Música Pra Quê?

Se pegássemos todo o material produzido nesses dois anos de existência do Música Pavê, talvez teríamos o que poderia vir a ser uma resposta (ou argumentos de uma) à pergunta que ninguém parece precisar fazer: Por que dar tanta atenção para a música?

Essa não é apenas uma das mais antigas formas de arte, mas é também uma das mais populares (isso se não for a mais), uma das únicas coisas que todas as sociedades do mundo tem em comum e que, no último século, se tornou também uma grande indústria – o que impulsionou a produção ao redor do globo em um volume que, para nossa felicidade, ninguém mais consegue dar conta de acompanhar completamente.

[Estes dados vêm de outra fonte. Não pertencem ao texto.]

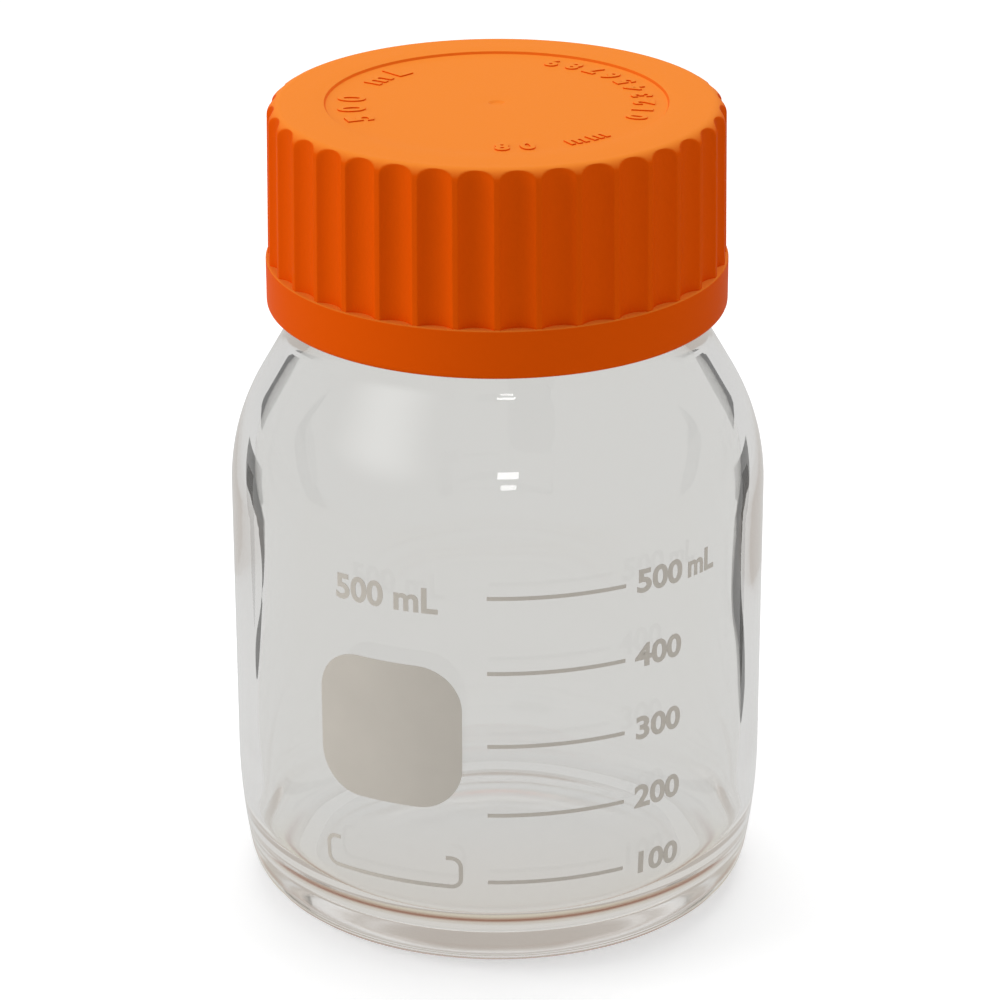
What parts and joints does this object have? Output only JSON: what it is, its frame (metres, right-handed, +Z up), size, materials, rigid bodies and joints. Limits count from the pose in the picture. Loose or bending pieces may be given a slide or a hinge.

Como consequência disso, a música se faz cada vez mais presente nos mais diversos meios de veiculação. É trilha de filmes, programas de TV e propagandas comerciais, tem uma relação íntima e natural com o teatro, alimenta a vida noturna das pequenas cidades até às metrópoles e é usada até como uma forma de alerta, como nos toques de telefone ou nos megafones de carros e caminhões que oferecem algum tipo de serviço – isso sem contar seus usos mais nobres, como a musicoterapia.

Mesmo com tantas situações favoráveis a essa arte, sua popularidade absoluta se confirma ainda mais com o uso cotidiano e pessoal da música, que é quando alguém para o que estiver fazendo a fim de escutar alguma composição, ou mesmo prefere ouvi-la enquanto faz alguma outra coisa, como trabalhar, estudar ou qualquer outra atividade. Quem usa o transporte público deve ter reparado no número crescente dos fones de ouvidos entre a maioria dos passageiros nos últimos tempos – e quem anda de carro já ouve música enquanto se locomove há ainda mais tempo.

Mas esse uso tão frequente, por mais relevante que seja, não sustenta a resposta à nossa pergunta inicial. Não me parece o suficiente afirmar que música merece nossa atenção pelo simples número de pessoas que consomem música. E a questão talvez seja justamente essa, se aqueles que apertam o play estão de fato se dedicando a ouvi-la ou apenas escutando os sons ali apresentados.

Sempre que vejo as reações espontâneas de alguém ao realmente ouvir uma boa música e criar ali uma relação com ela (e esse é, de longe, um dos maiores prazeres do meu ofício), mais eu percebo a quantidade de pessoas que apenas escuta melodias e letras sem dar-lhes a devida atenção – e pena maior não há.

É claro que não tem como pedir que os ouvintes se identifiquem com todos os versos de boas canções que escutarem (ou mesmo com a maioria) e menos ainda exigir que as pessoas tenham repertório suficiente para avaliar as composições, mas falta uma certa pré-disposição à sensibilidade de desfrutar o que se ouve da melhor maneira possível.

E vem daí nossa vontade de ajudar os leitores a serem cada vez mais melhores ouvintes. Isso não significa necessariamente que as pessoas ouçam com maior frequência aquilo que julgamos como bom, mas que elas estejam mais dispostas a reagir aos sons que lhes são apresentados.

O processo de audição vem a ser tão complexo a ponto de extrapolar não só os sentimentos, mas também os sentidos – e por isso brincamos tanto com a visão. A boa música é tão carregada de atributos que faz-se necessário aprender mais e mais como enxergá-los.

Mas não são apenas os olhos que precisamos abrir ao ouvir música. Com eles, vem a mente com seu misto de repertório intelectual com a memória afetiva e a sensibilidade emocional que te faz ter empatia ou não com aquela composição. É a partir daí que começamos a nos relacionar de fato com uma canção e podemos vir a ser bons amigos dela.

Experimentar um pouco disso no dia-a-dia (sempre no aprendizado de melhorar minha audição) e não cutucar aqueles ao meu redor seria um desperdício imenso de grandes músicas que são produzidas diariamente e estão jogadas por aí no mundo para serem desfrutadas.

E é por isso que o Pavê continuará a juntar argumentos para responder o “por que dar tanta atenção para a música?”, ainda que ninguém se dê ao trabalho de nos questionar porque, intuitivamente, todos já temos a resposta – e o prazer que temos a cada play não nos deixa mentir.